Hier soir, mon dentiste m'a appelée à 20h15 et m'a aboyé au téléphone: "Dites vous ne m'auriez pas oublié des fois ?".
- Ouh là, si, complètement. Je peux encore venir ? (dis que non putain, dis que non, je veux mourir si je dois ressortir me faire charcuter au lieu de mater Private Practice)"
- Y'a intérêt que vous veniez, vous rigolez ou quoi ? Sinon c'est dans trois semaines et je ne donne pas cher de votre dent. Ou plutôt de ce qu'il en reste.
Mon dentiste m'aime énormément. Il le cache par pudeur et déontologie, voilà tout.
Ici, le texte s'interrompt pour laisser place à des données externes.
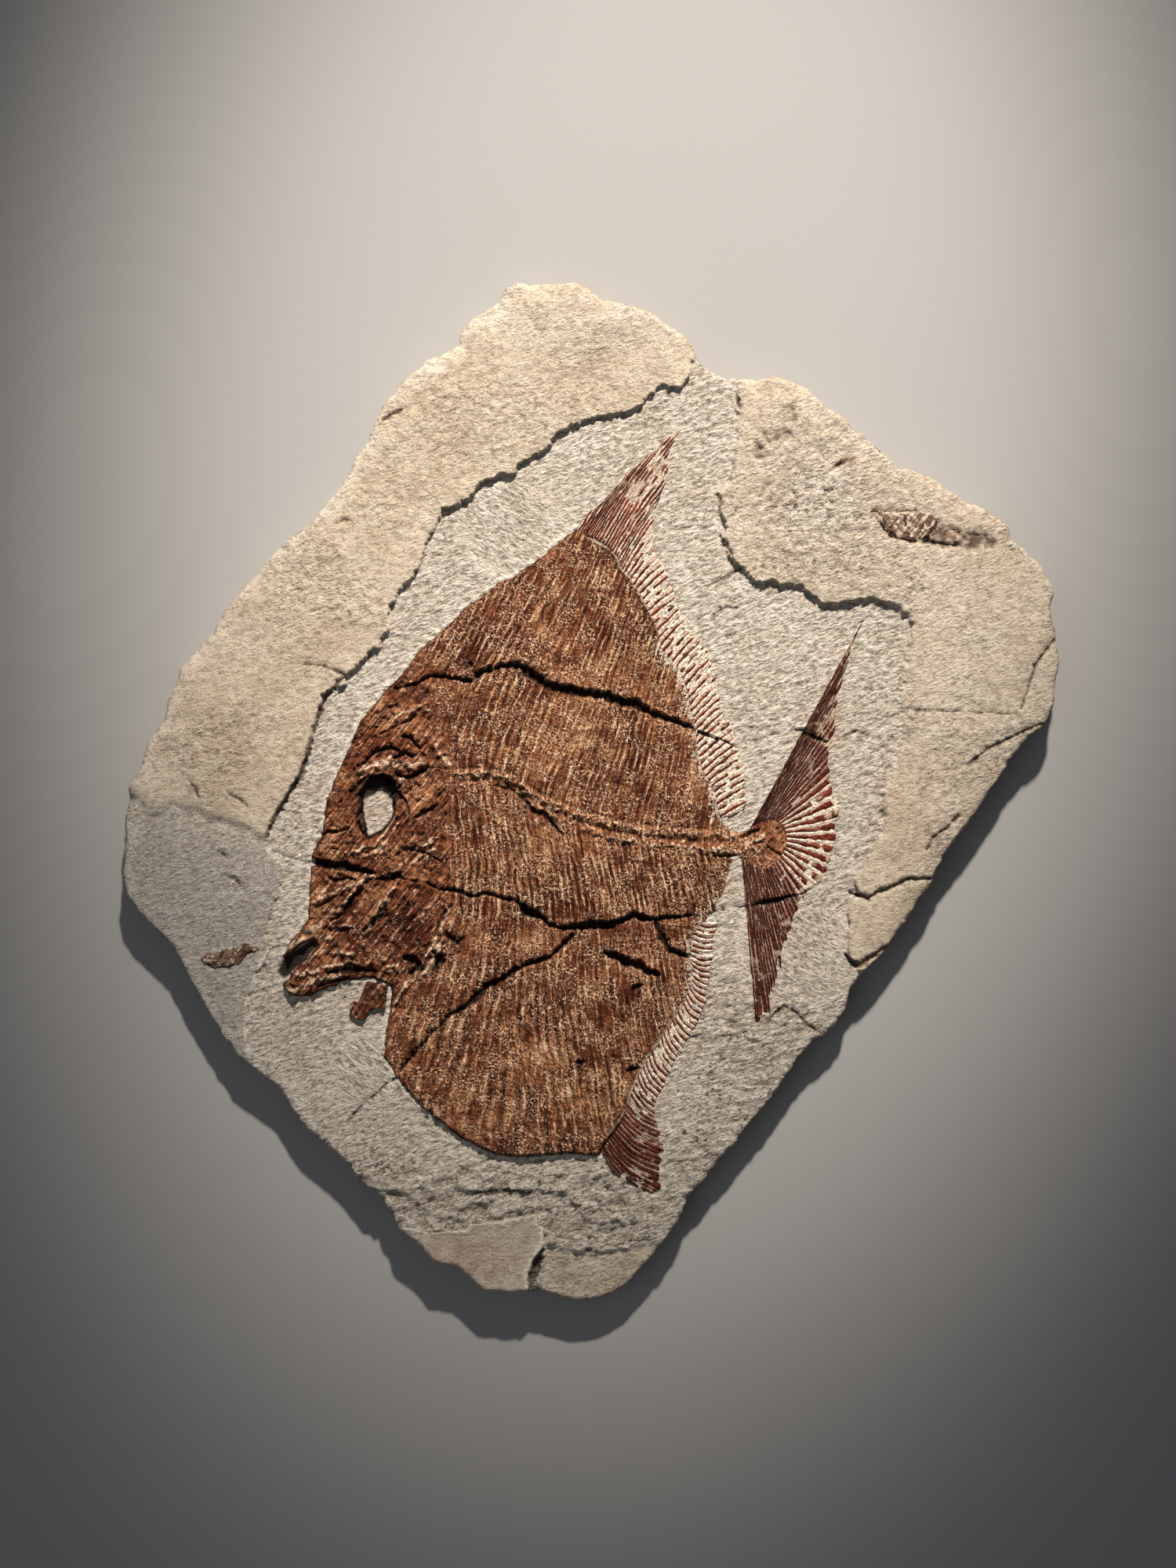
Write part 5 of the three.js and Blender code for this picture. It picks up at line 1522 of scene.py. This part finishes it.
def bone_material(name, tones, deep):
    """Petrified bone and scales. tones run from darkest to palest, and deep is the colour in gaps."""
    material, tree, place = new_material(name)
    rows = use(tree, BONE_GRAIN, {"Place": place, "Row": tree.share("row"), "Along": tree.share("along")})
    turned = tree.add("ShaderNodeSeparateXYZ", {0: tree.stretched(place, 52, 1.5, 3.4)}).outputs
    skull = use(tree, BONE_GRAIN, {"Place": place, "Row": turned["Y"], "Along": turned["X"]})
    head, trunk, bone = tree.share("head"), tree.share("trunk"), tree.share("bone")
    streak = tree.blend(head, rows["Streak"], skull["Streak"])
    rung = tree.blend(head, rows["Rung"], skull["Rung"])
    fine, crest = rows["Fine"], rows["Crest"]
    grainy = tree.math("MULTIPLY_ADD", head, -0.55, 1.0)

    level = tree.plus(tree.times(streak, 1.3), tree.times(rung, 0.5))
    level = tree.plus(level, tree.times(tree.noise(place, 13, 5, 0.65), 1.05))
    level = tree.plus(level, tree.times(tree.share("gold"), 0.14))
    level = tree.math("SUBTRACT", level, tree.times(tree.share("shade"), 0.25))

    # Masks: valleys between the scale rows, pale flecks, worn crests, edges of single bones (partly painted
    # highlights), the skull's slits and splinters, and bone that frays out into the stone.
    valley = tree.times(tree.range(crest, 0.5, 0.12), tree.range(streak, 0.72, 0.48))
    fleck = tree.times(tree.range(fine, 0.53, 0.60), tree.range(tree.noise(place, 9, 3), 0.40, 0.58))
    worn = tree.range(tree.plus(streak, tree.times(fine, 0.5)), 0.76, 0.84)
    line = tree.times(tree.range(crest, 0.8, 0.96), worn)
    chipped = tree.range(tree.plus(streak, tree.times(fine, 0.8)), 0.82, 0.92)
    edge = tree.times(tree.range(bone, 0.5, 0.85), chipped)
    slits = tree.range(skull["Streak"], 0.47, 0.38)
    splinters = tree.times(tree.range(skull["Streak"], 0.57, 0.64), tree.range(skull["Rung"], 0.44, 0.56))
    uneven = tree.math("SUBTRACT", tree.plus(streak, rung), 1.0)
    frayed = tree.plus(tree.share("fray"), tree.times(uneven, 2.2))
    base = tree.coats(tree.ramp(tree.math("SUBTRACT", level, 0.92), tones), [
        (tree.times(valley, trunk), 0.85, deep),
        (tree.times(tree.range(fine, 0.46, 0.36), grainy), 0.75, deep),
        (tree.times(fleck, grainy), 0.85, colour(0.96, 0.82, 0.67)),
        (tree.times(line, trunk), 0.68, colour(0.97, 0.85, 0.72)),
        (tree.times(bone, tree.range(rung, 0.36, 0.56)), 0.6, colour(0.68, 0.47, 0.34)),
        # Pale edges of the bones and the backbone's ridges, partly painted highlights.
        (edge, 0.85, colour(0.96, 0.84, 0.71)),
        (tree.times(slits, head), 0.6, deep),
        (tree.times(splinters, head), 0.55, colour(0.93, 0.76, 0.64)),
        # Painted shade in the relief's low places.
        (tree.share("low"), 0.5, deep),
        (tree.share("pale"), 0.8, colour(0.90, 0.82, 0.72)),
        (tree.range(frayed, 0.5, 0.65), 0.95, colour(0.86, 0.80, 0.72)),
        (tree.share("margin"), 0.6, deep),
        # Painted shade: cracks, grooves and the eye socket's rim near black.
        (tree.share("shaded_crack"), 0.92, colour(0.08, 0.04, 0.02)),
    ])

    height = tree.plus(tree.range(rung, 0.42, 0.58, 0, 0.3), tree.range(streak, 0.42, 0.58, 0, 0.3))
    height = tree.plus(height, fine)
    height = tree.plus(height, tree.times(tree.times(crest, trunk), 0.35))
    roughness = tree.range(fine, 0.3, 0.7, 0.8, 0.58)
    finish_material(tree, base, roughness, height, 1.0)
    return material


def fin_material():
    """Dark fin rays, and the stone between them where their web is open."""
    material, tree, place = new_material("fin_bone")
    rows = use(tree, BONE_GRAIN, {"Place": place, "Row": tree.share("row"), "Along": tree.share("along")})
    web, shade, fine = tree.share("web"), tree.share("shade"), rows["Fine"]
    level = tree.plus(tree.times(rows["Streak"], 1.2), tree.times(rows["Rung"], 0.8))
    level = tree.plus(level, tree.times(tree.noise(place, 7, 3), 1.0))
    shaded = tree.times(tree.math("MULTIPLY_ADD", web, 0.6, 0.4), shade)
    outer_part = tree.range(tree.share("reach"), 0.35, 1.0)
    worn = tree.times(tree.range(tree.noise(place, 6, 4), 0.54, 0.64), outer_part)
    base = tree.coats(tree.ramp(tree.math("SUBTRACT", level, 1.03), FIN_TONES), [
        (shaded, 0.8, colour(0.20, 0.08, 0.05)),
        (tree.range(fine, 0.46, 0.34), 0.5, colour(0.12, 0.05, 0.04)),
        (tree.range(fine, 0.6, 0.68), 0.5, colour(0.86, 0.66, 0.52)),
        (worn, 0.75, colour(0.84, 0.74, 0.62)),
    ])
    stone = tree.mix(tree.range(fine, 0.38, 0.58), colour(0.66, 0.57, 0.48), colour(0.93, 0.87, 0.79))
    ray = tree.range(tree.plus(tree.share("ray"), tree.math("SUBTRACT", fine, 0.5)), 0.35, 0.65)
    lines = tree.times(tree.range(rows["Streak"], 0.42, 0.56), tree.range(shade, 0, 1, 1, 0.5))
    uncovered = tree.times(tree.rest(ray), tree.blend(web, 1.0, lines))
    base = tree.mix(uncovered, base, stone)
    # Cracks painted near black as shade.
    base = tree.mix(tree.times(tree.share("shaded_crack"), 0.95), base, colour(0.07, 0.03, 0.02))
    height = tree.plus(tree.times(fine, 0.7), tree.times(tree.range(rows["Rung"], 0.42, 0.58), 0.25))
    roughness = tree.range(fine, 0.3, 0.7, 0.72, 0.5)
    finish_material(tree, base, roughness, height, 0.7)
    return material


def floor_material():
    """Plain pale grey."""
    material, tree, place = new_material("studio_floor")
    base = tree.mix(tree.noise(place, 300, 2), colour(0.62, 0.61, 0.60), colour(0.65, 0.64, 0.63))
    finish_material(tree, base, 0.9, tree.noise(place, 4, 2), 0.05)
    return material


# ---------- making the pieces ----------
def place_piece(piece, material, node):
    """Gives a piece its material, and ties it to the solid that it stands for."""
    piece.data.materials.append(material)
    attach(piece, "root")
    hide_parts(node)


limestone = limestone_material()
body_bone = bone_material("fossil_bone", FISH_TONES, colour(0.15, 0.04, 0.01))
faded_bone = bone_material("faded_bone", FADED_TONES, colour(0.24, 0.16, 0.12))
fin_bone = fin_material()

place_piece(make_slab(), limestone, "limestone_slab")
place_piece(make_body(), body_bone, "fish_body")
fins = {
    "dorsal_fin": fin_sheet("back_fin_rays", DORSAL_RAYS, gaps=(2.3, 2.9), steps=44, seed=201,
                            curl=0.5, widening=-0.03, broken=0.5, shade=0.1),
    "anal_fin": fin_sheet("lower_fin_rays", ANAL_RAYS, gaps=(1.9, 2.4), steps=36, seed=231,
                          curl=-2.0, widening=-0.02, broken=0.3, shade=0.9),
    "tail_fin": fin_sheet("tail_fin_rays", TAIL_RAYS, gaps=(1.7, 3.6), steps=64, seed=261,
                          curl=0.0, widening=0.13, broken=0.1, shade=1.0),
}
for node, rays in fins.items():
    place_piece(rays, fin_bone, node)
pelvic = crust_patch("belly_fin_lump", PELVIC_OUTLINE, PREPARED_FACE, thickness=2.2, spacing=0.5, seed=301,
                     lumpiness=0.6, fading=0)
fry = crust_patch("fry", SMALL_FISH_OUTLINE, LOWER_LAYER, thickness=0.2, spacing=0.45, seed=331,
                  lumpiness=0.45, fading=0.4)
scrap = crust_patch("scrap_of_bone", SCRAP_OUTLINE, BEDDING_TOP - 0.7, thickness=0.3, spacing=0.6, seed=361,
                    lumpiness=0.5, fading=0.6)
place_piece(pelvic, body_bone, "pelvic_fin")
place_piece(fry, faded_bone, "small_fish")
place_piece(scrap, faded_bone, "bone_scrap")


# ---------- floor, light and camera ----------
def make_floor():
    """A plain pale floor, a hair under the slab's back."""
    mesh = bpy.data.meshes.new("floor")
    half = 3.0
    gap_below = 0.0004
    corners = [(-half, -half, 0), (half, -half, 0), (half, half, 0), (-half, half, 0)]
    mesh.from_pydata(corners, [], [(0, 1, 2, 3)])
    floor = bpy.data.objects.new("floor", mesh)
    floor.location.z = -gap_below
    floor.data.materials.append(floor_material())
    bpy.context.scene.collection.objects.link(floor)


def make_light(kind, name, place, target, power, tint):
    """A light that points at a target; its data is given back for the settings that only its kind has."""
    data = bpy.data.lights.new(name, kind)
    data.energy = power
    data.color = tint
    light = bpy.data.objects.new(name, data)
    light.location = place
    light.rotation_euler = (Vector(target) - light.location).to_track_quat("-Z", "Y").to_euler()
    bpy.context.scene.collection.objects.link(light)
    return data


def make_camera():
    """Straight down on the slab's face, its top edge at the top of the frame."""
    view_height = 0.6667  # metres from the frame's bottom to its top
    distance = 1.5
    data = bpy.data.cameras.new("camera")
    data.sensor_width = 36
    data.lens = data.sensor_width * distance / view_height
    camera = bpy.data.objects.new("camera", data)
    camera.location = (-0.00133, 0.00333, BEDDING_TOP * MM + distance)
    bpy.context.scene.collection.objects.link(camera)
    bpy.context.scene.camera = camera


def make_world():
    """A faint, slightly blue light from all round."""
    world = bpy.data.worlds.new("soft studio")
    world.use_nodes = True
    background = world.node_tree.nodes["Background"]
    background.inputs["Color"].default_value = (0.80, 0.86, 0.95, 1)
    background.inputs["Strength"].default_value = 0.12
    bpy.context.scene.world = world


make_floor()
warm, cool = (1.0, 0.94, 0.86), (0.9, 0.95, 1.0)
spotlight = make_light(
    "SPOT", "spotlight from above", place=(0.24, 2.2, 1.72), target=(0.02, 0.175, 0.0), power=700, tint=warm
)
spotlight.shadow_soft_size = 0.1
spotlight.spot_size = math.radians(12.4)
spotlight.spot_blend = 0.73
fill = make_light("AREA", "soft fill", place=(-0.9, -0.5, 1.6), target=(0, 0, 0), power=2.5, tint=cool)
fill.shape = "DISK"
fill.size = 1.4
make_camera()
make_world()
bpy.context.scene.view_settings.view_transform = "Standard"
Vu que j'avais eu l'idiotie de décrocher mon téléphone et que je n'avais pas eu le temps de préparer un gros bobard ("j'ai mes règles ce qui provoque chez moi un phénomène très étrange, ma machoire se bloque), j'ai détalé comme un lapin chez mon bourreau.
Et c'est une fois harnachée sur le fauteuil avec le tube à salive coincé sous ma langue que ça m'a frappée de plein fouet. Une partie de moi était presque contente d'être là.
Pas un seul "maman", pas un "tu sais pas ce qu'elle m'a dit Nabala ?", pas de "là il faut que tu le payes ton frottis, l'enveloppe est bleue et y'a marqué "RECOUVREMENT" en énorme, à mon avis tu vas finir en taule", pas de mails en souffrance, pas de coup de fil de douze heures de belle-maman, rien. Pendant une demi-heure, j'allais être hors service, INJOIGNABLE.
La dernière fois que j'avais éprouvé ça c'était chez l'esthéticienne lors d'une séance particulièrement douloureuse d'épilation du maillot (aux alentours de juin 2009 environ, je rappelle à tout hasard que depuis j'ai rencontré Vénus et que j'ai qui plus est un peu lâché l'affaire au niveau du triangle) (euphémisme).
Seigneur. J'étais SEREINE chez le dentiste.
Sachant que ce dernier est aussi sympatique qu'un horodateur. Et que quelques secondes avant cette prise de conscience il avait planté sa seringue anesthésiante dans un nerf qui à vue de nez partait de mon tympan gauche, pour aller mourir dans mon tibia. Tout ça en s'auto-congratulant d'être tombé pile poil au bon endroit ce qui allait lui faire gagner un temps considérable. Tu m'étonnes, john, je suis paraplégique, tu peux y aller sans souci, je ne sens plus mes orteils et je ne contrôle pas mes sphincters, donc tu peux forer dans ma molaire pourrie, ça m'en touche une sans faire bouger l'autre. Tu pratiquerais une épisiotomie je ne suis pas sûre que je m'en apercevrais.
J'ajoute qu'hier il avait manifestement envie d'innover et que pour protéger ma langue de la fraise (quand je vous dis qu'il se soucie de moi), il m'a collé sur la bouche un truc qui ressemblait à s'y méprendre à un préservatif féminin, par le trou duquel il passait ses engins de torture.
Je dis ça, je dois avouer que je n'ai jamais vu de gaine vaginale. Mais vu que sur sa radio qui fait dégueuler il y a une capote, je ne serais pas étonnée.
Bref, quand on connait mon passif avec la gent (SANS "E") des dentistes, (des dizaines de gars de la profession un peu partout en France ont mis un contrat sur ma tête pour cause d'impayés et de lapins en série) et ma propension à laisser la situation dégénérer jusqu'à la chique plutôt que de prendre rendez-vous, le fait qu'à cet instant précis j'ai pu éprouver une sensation de bien être est sacrément inquiétant.
Je pense qu'il faut que je me penche cinq minutes sur le but de ma vie.